Asia/Israel/02.07.18/By Yotam Berger and Yarden Zur/Source: www.haaretz.com.
Projects built in Efrat, Geva Binyamin settlements on land that does not belong to the state are left standing as Civil Administration does not enforce the law against them.
The government is financially supporting, two farm schools in the West Bank via the Education Ministry and two local councils that were built illegally on land that does not belong to the state. One is in the Efrat settlement in Gush Etzion and the other is in the Geva Binyamin settlement in the central West Bank. The farms were built by the local councils and the Education Ministry allocates classroom hours to them. The councils and the ministry confirmed their connections to the farms.
The Israeli Civil Administration in the West Bank is aware of the illegal construction but does not enforce the law against it, either because enforcement authority lies with the regional council or the buildings are low on the administration’s order of priorities for demolition.
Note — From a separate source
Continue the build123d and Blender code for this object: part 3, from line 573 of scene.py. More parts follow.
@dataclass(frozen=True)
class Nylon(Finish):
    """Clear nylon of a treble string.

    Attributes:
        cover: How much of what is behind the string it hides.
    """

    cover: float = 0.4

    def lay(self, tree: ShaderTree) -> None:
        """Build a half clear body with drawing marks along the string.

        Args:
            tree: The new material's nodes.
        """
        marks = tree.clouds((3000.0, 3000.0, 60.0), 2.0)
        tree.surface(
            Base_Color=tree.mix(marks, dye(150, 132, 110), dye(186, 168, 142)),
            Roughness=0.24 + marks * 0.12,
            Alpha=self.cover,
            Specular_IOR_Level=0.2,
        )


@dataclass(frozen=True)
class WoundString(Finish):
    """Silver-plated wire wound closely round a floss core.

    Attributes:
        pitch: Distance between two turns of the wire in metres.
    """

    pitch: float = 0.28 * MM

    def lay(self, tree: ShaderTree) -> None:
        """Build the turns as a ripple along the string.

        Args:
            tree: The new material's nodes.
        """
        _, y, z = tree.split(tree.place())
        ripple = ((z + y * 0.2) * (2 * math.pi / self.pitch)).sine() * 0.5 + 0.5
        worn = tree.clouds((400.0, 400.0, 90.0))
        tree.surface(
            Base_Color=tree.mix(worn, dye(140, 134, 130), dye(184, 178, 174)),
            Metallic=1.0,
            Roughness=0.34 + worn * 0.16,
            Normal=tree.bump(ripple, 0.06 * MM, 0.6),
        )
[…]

Students from area schools are brought to both farms for “ecological agricultural education.” Both are officially supported by the Education Ministry, which funds classroom hours, and by the local councils. The Efrat budget shows that last year the settlement received 992,000 shekels ($274,000) from the government to build the farm, but the budget does not specify which government ministry is responsible for transferring the funds.
The farms were built in enclaves along the settlements’ blue line that marks the boundary of state lands. The blue line represents land that Israel holds in the territories where it can build legally and retroactively legalize buildings that were erected illegally. The state does not have this authority on land that is not state land. Usually, lands are excluded from being part of state land in such “enclaves” when it is suspected that they were private Palestinian land.
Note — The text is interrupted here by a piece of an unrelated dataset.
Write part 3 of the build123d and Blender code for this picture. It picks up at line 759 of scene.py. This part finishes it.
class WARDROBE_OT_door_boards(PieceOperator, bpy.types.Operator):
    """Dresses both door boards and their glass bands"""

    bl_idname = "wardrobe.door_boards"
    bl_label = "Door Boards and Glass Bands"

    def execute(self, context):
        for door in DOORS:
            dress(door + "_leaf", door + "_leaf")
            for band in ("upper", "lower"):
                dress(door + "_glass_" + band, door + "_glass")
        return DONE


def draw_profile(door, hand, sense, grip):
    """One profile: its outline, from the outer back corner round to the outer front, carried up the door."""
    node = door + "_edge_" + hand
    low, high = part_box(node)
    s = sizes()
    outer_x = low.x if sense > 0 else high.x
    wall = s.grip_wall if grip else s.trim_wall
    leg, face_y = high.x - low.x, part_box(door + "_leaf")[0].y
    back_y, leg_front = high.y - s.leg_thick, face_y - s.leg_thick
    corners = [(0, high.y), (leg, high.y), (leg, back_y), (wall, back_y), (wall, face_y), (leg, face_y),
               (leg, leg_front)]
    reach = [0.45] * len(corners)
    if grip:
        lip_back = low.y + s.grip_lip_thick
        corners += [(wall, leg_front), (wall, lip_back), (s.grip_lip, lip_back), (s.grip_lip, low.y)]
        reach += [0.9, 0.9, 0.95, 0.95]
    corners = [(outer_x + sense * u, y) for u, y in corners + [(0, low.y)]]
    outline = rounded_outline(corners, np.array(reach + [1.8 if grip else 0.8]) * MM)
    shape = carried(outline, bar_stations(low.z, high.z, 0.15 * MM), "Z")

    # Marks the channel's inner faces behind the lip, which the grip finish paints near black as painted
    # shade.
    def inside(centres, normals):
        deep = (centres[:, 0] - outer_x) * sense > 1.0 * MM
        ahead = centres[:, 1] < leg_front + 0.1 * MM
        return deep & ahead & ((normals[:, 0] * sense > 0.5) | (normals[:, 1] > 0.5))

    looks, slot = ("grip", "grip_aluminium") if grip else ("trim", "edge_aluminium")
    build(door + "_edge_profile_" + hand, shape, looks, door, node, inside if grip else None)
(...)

«For the umpteenth time, Efrat has been caught exploiting the land of its Palestinian neighbors,» said Dror Etkes of the Kerem Navot, a group the stated purpose of which is to halt what it says is the dispossession of land owned by Palestinians in the West Bank. «This time too they will surely tell us that it involves state land,» he said.
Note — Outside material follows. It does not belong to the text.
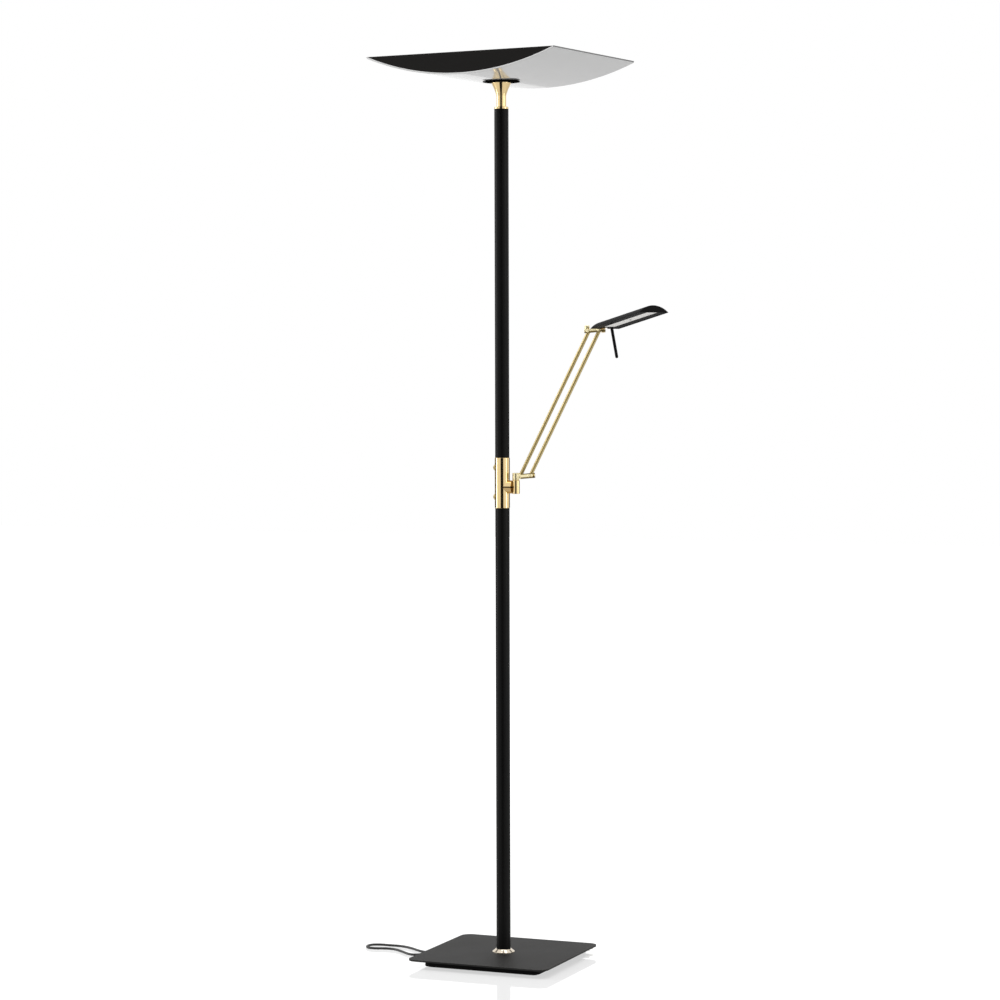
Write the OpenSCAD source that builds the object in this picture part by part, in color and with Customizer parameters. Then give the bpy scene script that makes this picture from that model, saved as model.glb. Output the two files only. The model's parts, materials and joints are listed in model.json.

The Efrat local council responds: “Although the lands are not within the blue line, they are state lands. No one has claimed ownership of them for decades. (…) Agricultural work at the site does not conflict with the building plans at the location, and any structure erected there is also transportable. Efrat has always upheld the law as well as placing an emphasis on good relations with the neighbors.”
However, the area in question is not within the bounds of state lands and the assertion that the land is part of state lands is false.
Avi Roeh, head of the Mateh Binyamin regional council, says: “These are trailers in a place where there was a school. I can’t tell you if they are inside or outside a blue line. This is a site that has been around for many years, that originally was a state-religious school. Now ‘Siah Hasadeh’ is there and it’s a kind of farm school, not exactly a school – students come there and get lessons about agriculture. As far as I know, the permanent structure is supposed to be built in Kochav Yaakov [a settlement north of Jerusalem]. For now they’re there and they have no option to expand. I think the structures have been there for more than 10 years.”
The Education Ministry responded: “The educational farms in question were built by the local authorities. The ministry only allocates classroom hours to the two farms.”